Everything in the listing below from the line containing "for name, shape" through the line containing "bpy.context.scene.collection.objects.link(empty)" should be repeated exactly; leave out every other line.

CAD and scene scripts
+ + + +

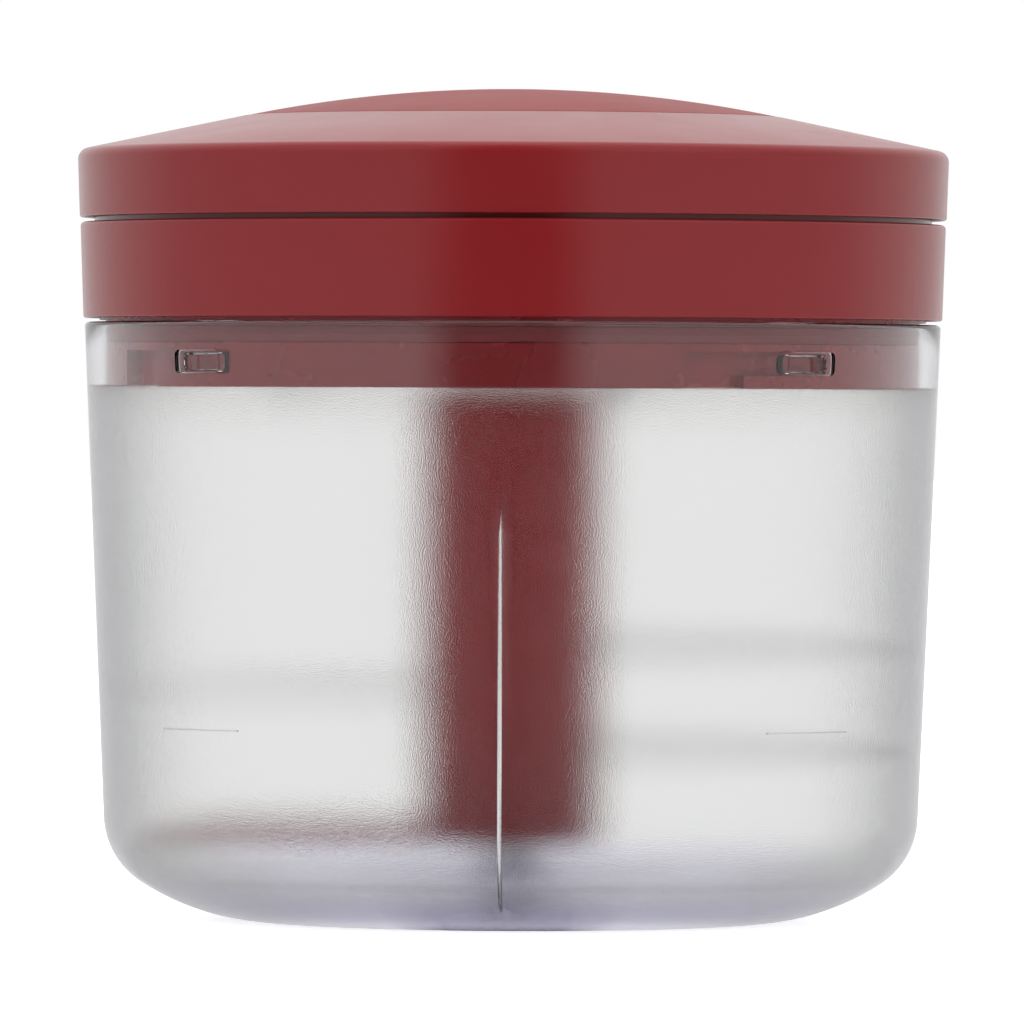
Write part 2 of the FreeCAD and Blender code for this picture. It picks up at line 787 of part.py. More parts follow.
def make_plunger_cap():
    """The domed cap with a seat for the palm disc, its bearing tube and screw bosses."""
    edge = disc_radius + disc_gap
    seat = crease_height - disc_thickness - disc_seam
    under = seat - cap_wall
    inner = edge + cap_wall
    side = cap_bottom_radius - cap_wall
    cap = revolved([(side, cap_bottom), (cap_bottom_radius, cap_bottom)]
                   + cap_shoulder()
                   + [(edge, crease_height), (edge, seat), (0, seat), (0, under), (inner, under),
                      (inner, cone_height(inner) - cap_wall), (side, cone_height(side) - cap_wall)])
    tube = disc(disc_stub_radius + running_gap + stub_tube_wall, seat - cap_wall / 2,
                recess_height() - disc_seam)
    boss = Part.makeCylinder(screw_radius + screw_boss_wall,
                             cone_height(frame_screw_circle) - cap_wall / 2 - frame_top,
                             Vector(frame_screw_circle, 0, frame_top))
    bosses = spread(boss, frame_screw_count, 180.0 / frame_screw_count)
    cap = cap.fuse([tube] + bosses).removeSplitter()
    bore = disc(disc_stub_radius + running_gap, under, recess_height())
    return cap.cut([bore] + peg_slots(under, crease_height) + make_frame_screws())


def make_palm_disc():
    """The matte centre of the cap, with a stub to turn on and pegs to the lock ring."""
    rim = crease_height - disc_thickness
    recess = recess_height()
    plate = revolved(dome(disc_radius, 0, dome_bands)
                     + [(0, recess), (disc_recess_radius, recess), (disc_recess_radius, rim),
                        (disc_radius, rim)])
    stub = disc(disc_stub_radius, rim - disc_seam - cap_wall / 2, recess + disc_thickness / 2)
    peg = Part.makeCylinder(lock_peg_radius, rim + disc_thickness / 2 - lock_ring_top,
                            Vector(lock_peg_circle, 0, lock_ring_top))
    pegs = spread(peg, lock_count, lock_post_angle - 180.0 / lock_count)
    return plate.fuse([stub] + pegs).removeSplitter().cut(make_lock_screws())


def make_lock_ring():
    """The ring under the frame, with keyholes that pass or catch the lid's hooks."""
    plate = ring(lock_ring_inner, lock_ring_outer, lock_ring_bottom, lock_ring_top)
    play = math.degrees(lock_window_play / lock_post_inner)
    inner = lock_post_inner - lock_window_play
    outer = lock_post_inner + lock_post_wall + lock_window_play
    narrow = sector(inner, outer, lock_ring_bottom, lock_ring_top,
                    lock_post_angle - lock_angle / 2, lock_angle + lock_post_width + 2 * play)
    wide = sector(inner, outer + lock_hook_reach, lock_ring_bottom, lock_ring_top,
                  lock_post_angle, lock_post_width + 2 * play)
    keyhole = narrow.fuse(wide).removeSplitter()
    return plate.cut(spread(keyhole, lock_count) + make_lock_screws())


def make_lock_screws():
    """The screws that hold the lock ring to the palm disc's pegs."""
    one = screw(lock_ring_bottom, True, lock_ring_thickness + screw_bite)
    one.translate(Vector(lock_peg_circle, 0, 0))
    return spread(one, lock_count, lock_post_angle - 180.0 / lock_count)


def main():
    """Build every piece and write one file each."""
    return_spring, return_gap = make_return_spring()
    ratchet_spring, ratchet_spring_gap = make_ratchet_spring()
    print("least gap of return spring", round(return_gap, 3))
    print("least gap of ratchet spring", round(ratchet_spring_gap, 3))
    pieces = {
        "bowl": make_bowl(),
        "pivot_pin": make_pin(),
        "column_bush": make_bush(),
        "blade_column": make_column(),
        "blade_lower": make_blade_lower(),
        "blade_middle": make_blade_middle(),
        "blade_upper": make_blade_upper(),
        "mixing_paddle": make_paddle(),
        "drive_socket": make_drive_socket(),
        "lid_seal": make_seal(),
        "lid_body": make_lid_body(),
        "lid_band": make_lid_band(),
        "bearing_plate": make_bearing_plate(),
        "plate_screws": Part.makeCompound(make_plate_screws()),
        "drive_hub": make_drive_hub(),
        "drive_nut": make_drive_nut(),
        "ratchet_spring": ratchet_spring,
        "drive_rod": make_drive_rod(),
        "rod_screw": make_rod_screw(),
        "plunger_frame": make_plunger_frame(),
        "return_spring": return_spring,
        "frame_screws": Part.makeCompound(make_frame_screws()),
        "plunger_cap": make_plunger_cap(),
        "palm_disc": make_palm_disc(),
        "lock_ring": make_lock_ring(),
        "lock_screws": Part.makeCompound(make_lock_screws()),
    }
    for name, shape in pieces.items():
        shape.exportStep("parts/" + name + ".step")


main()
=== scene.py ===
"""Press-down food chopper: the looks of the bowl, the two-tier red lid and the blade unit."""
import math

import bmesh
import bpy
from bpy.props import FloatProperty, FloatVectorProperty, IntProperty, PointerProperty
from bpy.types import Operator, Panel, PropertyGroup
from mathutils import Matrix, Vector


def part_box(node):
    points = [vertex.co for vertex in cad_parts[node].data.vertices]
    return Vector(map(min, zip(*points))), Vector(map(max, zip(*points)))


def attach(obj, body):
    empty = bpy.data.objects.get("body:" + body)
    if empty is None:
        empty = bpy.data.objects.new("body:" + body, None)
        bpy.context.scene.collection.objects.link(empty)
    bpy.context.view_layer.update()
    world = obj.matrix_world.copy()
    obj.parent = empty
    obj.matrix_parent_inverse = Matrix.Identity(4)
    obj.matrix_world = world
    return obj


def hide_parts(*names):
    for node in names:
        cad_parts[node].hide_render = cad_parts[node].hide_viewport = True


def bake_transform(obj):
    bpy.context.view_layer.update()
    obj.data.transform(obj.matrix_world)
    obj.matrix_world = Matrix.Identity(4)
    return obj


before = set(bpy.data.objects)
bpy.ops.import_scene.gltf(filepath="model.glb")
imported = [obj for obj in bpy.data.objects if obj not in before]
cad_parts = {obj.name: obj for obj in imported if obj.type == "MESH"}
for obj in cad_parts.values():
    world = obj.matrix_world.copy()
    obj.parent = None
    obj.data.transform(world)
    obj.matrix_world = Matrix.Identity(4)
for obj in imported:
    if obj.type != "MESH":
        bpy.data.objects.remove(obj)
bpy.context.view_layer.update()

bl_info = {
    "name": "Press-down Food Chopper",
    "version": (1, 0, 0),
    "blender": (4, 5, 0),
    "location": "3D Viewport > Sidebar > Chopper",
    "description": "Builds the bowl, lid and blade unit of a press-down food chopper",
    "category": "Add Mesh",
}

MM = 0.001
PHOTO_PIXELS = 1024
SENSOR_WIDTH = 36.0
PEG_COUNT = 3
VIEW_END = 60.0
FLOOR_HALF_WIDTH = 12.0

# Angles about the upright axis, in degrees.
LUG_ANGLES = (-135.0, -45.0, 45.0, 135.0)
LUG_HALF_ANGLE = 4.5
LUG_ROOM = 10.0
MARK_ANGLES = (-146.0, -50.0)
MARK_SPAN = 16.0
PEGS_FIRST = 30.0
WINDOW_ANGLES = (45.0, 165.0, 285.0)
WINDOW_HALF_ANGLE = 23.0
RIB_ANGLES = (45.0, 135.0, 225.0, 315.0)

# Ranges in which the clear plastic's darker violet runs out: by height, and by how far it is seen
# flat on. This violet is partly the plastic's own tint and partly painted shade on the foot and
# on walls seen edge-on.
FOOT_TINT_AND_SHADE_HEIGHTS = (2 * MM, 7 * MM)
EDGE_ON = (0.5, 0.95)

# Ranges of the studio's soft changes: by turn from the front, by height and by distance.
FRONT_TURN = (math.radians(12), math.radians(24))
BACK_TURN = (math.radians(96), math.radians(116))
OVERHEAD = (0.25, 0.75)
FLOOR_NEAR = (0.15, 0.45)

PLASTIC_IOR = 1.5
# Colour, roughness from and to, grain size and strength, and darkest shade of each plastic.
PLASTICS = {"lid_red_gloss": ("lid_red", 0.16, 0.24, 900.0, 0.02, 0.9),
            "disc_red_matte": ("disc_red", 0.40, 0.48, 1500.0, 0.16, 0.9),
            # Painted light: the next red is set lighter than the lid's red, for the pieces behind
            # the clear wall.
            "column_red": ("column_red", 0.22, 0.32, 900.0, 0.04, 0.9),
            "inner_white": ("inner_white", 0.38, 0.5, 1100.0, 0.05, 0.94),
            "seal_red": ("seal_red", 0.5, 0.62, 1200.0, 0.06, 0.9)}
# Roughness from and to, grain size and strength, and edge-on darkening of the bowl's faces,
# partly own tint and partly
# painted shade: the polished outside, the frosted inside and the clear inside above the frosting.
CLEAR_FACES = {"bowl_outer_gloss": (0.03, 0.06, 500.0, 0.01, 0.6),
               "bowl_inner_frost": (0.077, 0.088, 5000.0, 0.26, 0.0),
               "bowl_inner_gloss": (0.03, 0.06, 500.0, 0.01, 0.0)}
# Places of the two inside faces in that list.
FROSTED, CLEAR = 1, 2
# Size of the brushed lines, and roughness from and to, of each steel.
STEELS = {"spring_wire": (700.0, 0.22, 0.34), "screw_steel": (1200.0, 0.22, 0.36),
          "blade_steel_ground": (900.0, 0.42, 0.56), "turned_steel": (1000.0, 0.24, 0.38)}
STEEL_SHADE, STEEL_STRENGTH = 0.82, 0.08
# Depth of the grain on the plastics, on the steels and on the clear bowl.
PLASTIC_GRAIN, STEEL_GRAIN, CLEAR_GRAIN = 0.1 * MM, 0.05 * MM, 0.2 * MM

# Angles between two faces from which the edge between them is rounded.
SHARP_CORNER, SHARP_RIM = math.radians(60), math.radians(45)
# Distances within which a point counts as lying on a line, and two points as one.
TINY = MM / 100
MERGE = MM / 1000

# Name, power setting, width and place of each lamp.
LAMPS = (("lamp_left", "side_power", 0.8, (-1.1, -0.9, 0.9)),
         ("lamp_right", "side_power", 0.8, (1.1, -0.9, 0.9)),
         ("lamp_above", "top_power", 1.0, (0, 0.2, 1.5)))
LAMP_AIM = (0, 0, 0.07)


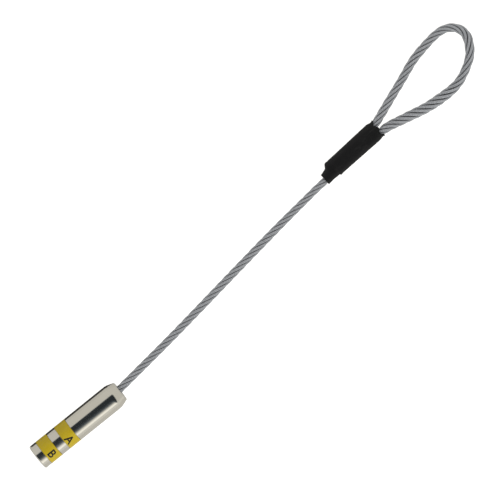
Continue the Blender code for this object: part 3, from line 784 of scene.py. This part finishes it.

+ + + +

Solution below
    for name, shape in pieces.items():
        shape.exportStep("parts/" + name + ".step")


main()
=== scene.py ===
"""Press-down food chopper: the looks of the bowl, the two-tier red lid and the blade unit."""
import math

import bmesh
import bpy
from bpy.props import FloatProperty, FloatVectorProperty, IntProperty, PointerProperty
from bpy.types import Operator, Panel, PropertyGroup
from mathutils import Matrix, Vector


def part_box(node):
    points = [vertex.co for vertex in cad_parts[node].data.vertices]
    return Vector(map(min, zip(*points))), Vector(map(max, zip(*points)))


def attach(obj, body):
    empty = bpy.data.objects.get("body:" + body)
    if empty is None:
        empty = bpy.data.objects.new("body:" + body, None)
        bpy.context.scene.collection.objects.link(empty)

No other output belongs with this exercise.